A second priority is to constantly strive to add value and raise productivity, so that growth begets more growth. Some fundamentals will accelerate growth everywhere – infrastructure and other investments, skills development, supportive policies towards micro, small and medium sized enterprises, and the capacity to innovate and absorb new technologies, and produce higher quality and a greater range of products. In some countries, this can be achieved through industrialisation, in others through expanding a modern service sector or intensifying agriculture. Some specialise, others diversify. There is no single recipe. But it is clear that some growth patterns – essentially those that are supported by open and fair trade, globally and regionally – offer more opportunities than others for future growth.
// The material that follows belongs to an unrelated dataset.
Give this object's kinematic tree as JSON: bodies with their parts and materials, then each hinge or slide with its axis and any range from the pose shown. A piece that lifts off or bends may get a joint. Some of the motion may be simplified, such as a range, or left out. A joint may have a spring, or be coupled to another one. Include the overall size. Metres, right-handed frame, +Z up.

Third, countries must put in place a stable environment that enables business to flourish. Business wants, above all, a level playing field and to be connected to major markets. For small firms, this often means finding the right business linkages, through supply chains or cooperatives, for example. Business also wants a simple regulatory framework which makes it easy to start, operate and close a business. Small and medium firms, that employ the most people, are especially hamstrung at present by unnecessarily complicated regulations that can also breed corruption. This is not a call for total deregulation: social and environmental standards are of great importance. But it is a call for regulation to be smart, stable and implemented in a transparent way. Of course, businesses themselves also have a role to play: adopting good practices and paying fair taxes in the countries where they operate, and being transparent about the financial, social and environmental impact of their activities.

Fourth, in order to bring new prosperity and new opportunities, growth will also need to usher in new ways to support sustainable consumption and production, and enable sustainable development. Governments should develop and implement detailed approaches to encourage sustainable activities and properly cost environmentally and socially hazardous behaviour. Business should indicate how it can invest to reduce environmental stresses and improve working conditions for employees.